Subito dopo la scoperta del virus c’era stato un periodo di grande ottimismo: l’AIDS poteva essere caratterizzato dalla quasi scomparsa dei linfociti T4 (detti anche helper) e il virus infettava ed era capace di uccidere proprio questa e solo questa classe di linfociti. Tuttavia gli esperimenti successivi hanno dimostrato che nell’uomo il virus infetta una percentuale minuscola del totale dei linfociti T4 (circa l’un per cento) ed è attivo solo nell’un per cento dei linfociti infetti.
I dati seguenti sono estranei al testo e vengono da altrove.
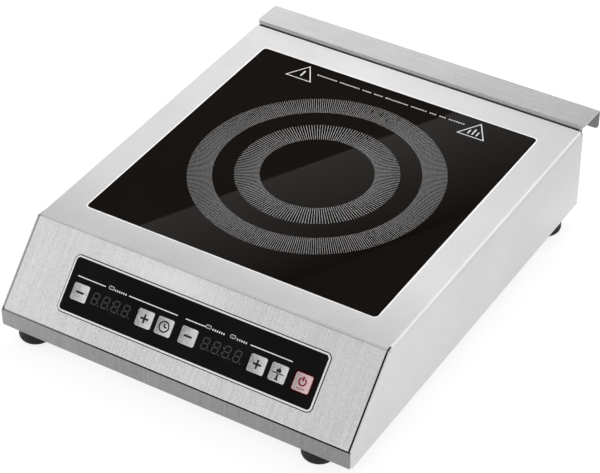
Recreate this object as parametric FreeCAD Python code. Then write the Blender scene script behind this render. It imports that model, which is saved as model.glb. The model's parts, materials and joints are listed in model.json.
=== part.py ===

Dato che in caso di necessità i linfociti si possono riprodurre molto velocemente la scomparsa dei linfociti T4 non può essere attribuita alla distruzione diretta da parte del virus: sembrerebbe invece che il virus (e le proteine da lui prodotte) interferiscono col normale funzionamento del sistema immunitario e con i sui meccanismi di autoregolamentazione, in maniera tale da portare lentamente il sistema immunitario ad un progressivo collasso al termine del quale si sviluppa l’AIDS. Al momento attuale non è chiaro quale siano le modalità di questo processo: vari meccanismi sono stati proposti, ma nessuno è sufficientemente convincente. I progressi in questa direzione sono molto lenti; il sistema immunitario è estremamente complesso (solo il sistema nervoso sembra avere una maggiore complessità) e i suoi meccanismi di autoregolamentazione sono molto poco noti. Inoltre, sfortunatamente per noi (ma fortunatamente per gli animali di laboratorio) le varie forme di virus, simili all’HIV, che attaccano le scimmie ed gli altri mammiferi, non producono forme patogene simili all’AIDS, per cui non è possibile fare esperimenti di laboratorio sulla genesi dell’AIDS.
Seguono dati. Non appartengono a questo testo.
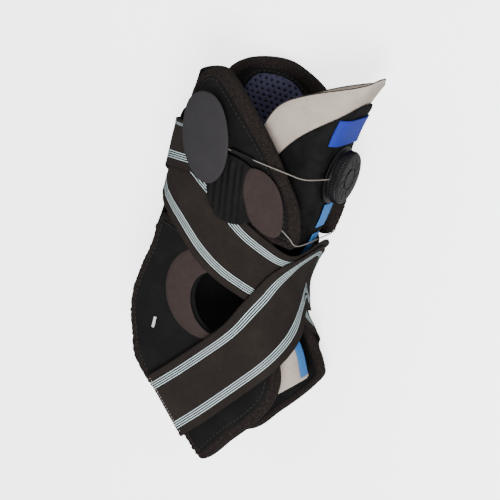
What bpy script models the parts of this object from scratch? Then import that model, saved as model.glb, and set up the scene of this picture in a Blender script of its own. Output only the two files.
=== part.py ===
"""Ankle foot orthosis: a laced ankle brace with a dial tightener, lying on its far side.

+X points towards the toes, +Y runs up the leg, and +Z points from the far side, which rests on
the ground, to the near side. Lengths here are millimetres in the brace's own frame, whose origin
is the middle of the leg at the height of the ankle holes. to_world takes them to the world.

The soft body is one closed tube round leg and foot, the sleeve. A spot on it is (u, v): u counts
the sections of SECTIONS from the top of the leg to the toes, and v is the angle round a section
in degrees, 0 at the front, +90 at the near side, 180 at the rear and -90 at the far side.
"""

import math

import bmesh
import bpy
from mathutils import Vector

SCALE = 0.001
GROUND_POINT = Vector((2.11, 33.27, -43.5772))

# Foot: the sole plane lies SOLE_DROP under the ankle holes, pitched toes down.
FOOT_PITCH = math.radians(33.2)
FOOT_FORWARD = Vector((math.cos(FOOT_PITCH), -math.sin(FOOT_PITCH)))
FOOT_DOWN = Vector((-math.sin(FOOT_PITCH), -math.cos(FOOT_PITCH)))
SOLE_DROP = 79.0
SOLE_START = 7.0
SOLE_END = 82.0
SOLE_HALF_WIDTH = 24.0
SOLE_CORNER = 8.0
SOLE_THICKNESS = 6.2

# Layers, as distances out from the sleeve.
LINER = (0.0, 2.6)
SHELL = (3.3, 6.2)
BINDING = (-0.9, 6.9)
STAY = (1.6, 2.4)
WING_SHELL = (4.0, 6.2)
WING_PAD = (-2.4, 1.1)
TRIM = (7.1, 7.55)
COVER = (8.9, 9.6)
UNDER_STRAP = (8.1, 9.2)
OVER_STRAP = (10.6, 11.7)
HOOK = (12.4, 13.0)
TAB = (13.6, 15.1)
TONGUE_LINER = (-8.2, -5.4)
TONGUE_PANEL = (-4.8, -3.4)
TONGUE_TRIM = (-2.9, -2.2)
TOE_RIBBON = (-5.1, -4.4)

BINDING_WIDTH = 6.0
SEAM_GAP = 0.5
STRAP_WIDTH = 48.0
LACE_RADIUS = 0.6
GUIDE_RADIUS = 1.5
GUIDE_BORE = 1.0
FRONT_SQUEEZE = 0.62

# Dial profiles, as (radius, height) over the tongue about the dial's axis.
DIAL_HEIGHT_UP_LEG = 109.0
DIAL_OUT = -2.6
DIAL_SEGMENTS = 40
DIAL_BASE = [
    (0, 0.5), (20, 0.5), (21, 1.0), (16.8, 1.7), (16.8, 5.0), (13.6, 5.0), (13.6, 1.9), (0, 1.9),
]
LACE_SPOOL = [
    (3.2, 2.2), (12.8, 2.2), (12.8, 2.6), (9, 2.9), (9, 4.1), (12.8, 4.4), (12.8, 4.8), (3.2, 4.8),
]
DIAL_AXLE = [(0, 2.2), (2.7, 2.2), (2.7, 8.8), (0, 8.8)]
DRIVE_DISC = [(3.2, 5.1), (12.6, 5.1), (12.6, 5.9), (3.2, 5.9)]
DIAL_KNOB = [
    (3.2, 6.2), (17.3, 6.2), (17.3, 3.5), (18.4, 3.5), (19, 4.0), (19, 7.9), (17.2, 9.5), (8, 9.8),
    (7.4, 8.9), (3.2, 8.9),
]
DIAL_CAP = [(0, 9.15), (6.9, 9.15), (6.9, 9.7), (5.5, 10.1), (0, 10.1)]
RIB_DEPTH = 0.7
RIB_FROM = 18.9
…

Capire quando e perchè la malattia si sviluppa sarebbe un notevole passo avanti e aprirebbe forse la possibiltà di nuove terapie. Infatti il periodo di latenza del virus può variare da un anno a più di dieci anni e data la scala dei tempi non è nemmeno evidente se tutti i sieropositivi svilupperanno l’AIDS o se esiste una percentuali di individui, per esempio dell’ordine del 10 – 20 per cento, che sono immuni da questa malattia. In ogni caso circa il cinquanta per cento dei sieropositivi sviluppa l’AIDS entro una decina d’anni dal primo contatto col virus e non sono noti i fattori (endogeni o esogeni) che fanno passare dalla semplice sieropositività all’AIDS conclamato.
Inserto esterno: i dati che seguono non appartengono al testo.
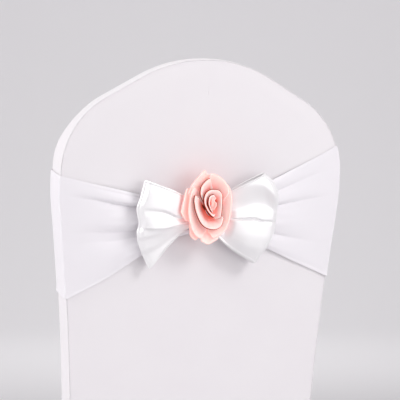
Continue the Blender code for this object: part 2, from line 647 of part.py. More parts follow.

Recentemente è stato pubblicato sul New England Journal of Medicine uno studio epidemiologico molto interessante che forse permetterà di fare dei passi avanti: i riceratori americani hanno analizzato le cartelle cliniche di 319 sieropositivi emofilici (il virus è stato immesso nell’organismo mediante trasfusioni), di cui 50 hanno sviluppato l’AIDS. I pazienti sono stati divisi in tre classi di età: 1-17, 18-34 e 35-70: un’analisi statstica mostra che nei soggetti più giovani la malattia impiega per svilupparsi un un tempo circa due volte superiore a quello necessario in pazienti di età intermedia e tre volte superiore a quello dei pazienti più anziani. Questi dati, se confermati da analisi su campioni più grande, sembrano indicare che in qualche modo il sistema immunitario è in grado di ritardare l’insorgere della malattia in maniera più efficente, più il sistema immunitario è attivo; infatti il timo, che è un organo fondamentale per lo sviluppo dei linfociti, si atrofizza alla pubertà. Questa indicazione è forse rafforzata del fatto che i bambini figli di madre sieropositiva, che vengono infettati durante il parto quando il sistema immunitario è ancora immaturo, sviluppano la malattia nettamente più rapidamente che gli adulti. Gli studi epidemiologici sembrano essere uno strumento chiave per la comprensione di questa malattia e sarebbe estremamente utile la costituzione di una banca internazionale di dati, in cui fossero immessi tutte le informazioni sui casi di AIDS, in maniera di facilitare l’accesso ai singoli ricercatori.